Some will insist punitively you marry her since you impregnated her. But I worry about punitive marriages. Punition is a very wrong premise for a marital union. To be honest with you I feel punitive myself, but for different reasons. Given your background and where you’re coming from I'm amazed you would put a strain on your future.

Your background was difficult. Somehow, by the grace of God you've been able to acquire a university education. It wasn't easy. Your mum sacrificed a lot for it. I would have thought such a person as you would see the course of discipline through… That you’d get a job, stabilize, work hard, succeed, and change the trajectory of your destiny. That you’ll follow this course to make a difference in the circumstances of your family… But you had to mess up didn't you? You had to constrain yourself like one without a sense of history. And now you can’t even afford to be a father - in every sense of the word.

As you’ll soon discover fatherhood is unlike sex. Sex has discontinuance, fatherhood is perpetual. Young men never think of this but the next thirty years of your life are going to be devoted to that child. Her education will consume at least twenty-one of those years. And O yes, there’s something called school fees. You have to pay for 42 terms, at least. You haven’t even started! Next time you want to have sex think of school fees.

The truth is, you've already made one mistake. Will the marriage be a second mistake? Only you can answer. If you don’t love this woman and you marry her because of the kid you’ll end up punishing her. And some people punish the mother of their child through the kid, which is absurd. They deny the kid parenthood, abdicate responsibility for support, just to punish the mother. Well, the sex you thought was free isn't free after all. Baby formula costs money! But if both of you love each other then perhaps you should consider marriage.

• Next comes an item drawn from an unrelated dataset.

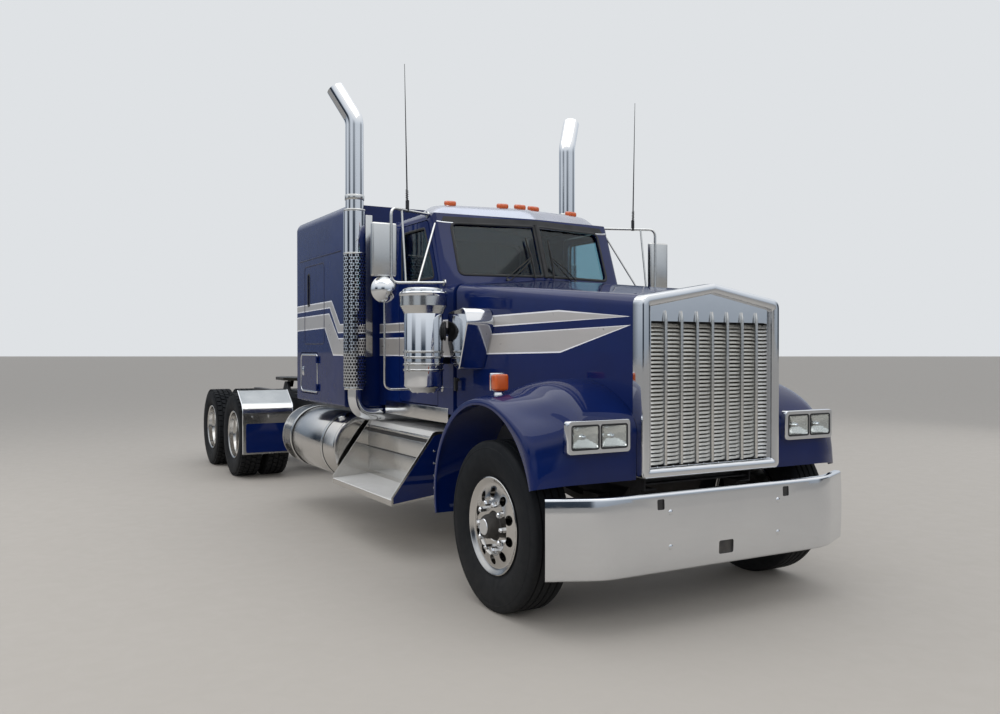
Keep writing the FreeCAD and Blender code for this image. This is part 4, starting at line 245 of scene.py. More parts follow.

It’s your decision.

Somehow we think marriage will “regularize” the “mistake” of pregnancy out of wedlock. But marriage is not some correcting fluid. It’s not a retroactive time machine. Can’t backdate the child’s birthday. It’s your decision what you want to do but if you don’t marry her, and things don’t work out for her, you’ll bear a moral burden.

You disrupted her schooling!  Though I'm glad she’s back in school. Not many are that fortunate. It takes extra-ordinary effort to overcome the challenges of premature motherhood. Without parental support it’s a difficult endeavour. Not all parents are benevolent.

And if people accuse you of finding her good for sex but suddenly unsuitable for marriage you brought it upon yourself. I’ll advice you take your marital decision like any other marital decision: Will we make a good couple? Will I be happy? Will she be happy? How about long term? The least you can do is be a good dad to your daughter. She didn't ask to come into this world, you brought her! Whatever decision you take, you will need to work extra hard to take care of your child. You must be there for her. Your father wasn't there for you and you know how that felt like.

Now let me advice you about your present state: You better not impregnate another woman! Or your life will get very interesting! If I were you I’ll zip up! You have enough on your plate. One “accidental” impregnation is a mistake, two is character. If you have another “accidental child” from another woman you’ll become a parable.

You've got a decision to make. Are you going to marry the mother of your child or not? I hope this clarifies your premises for you.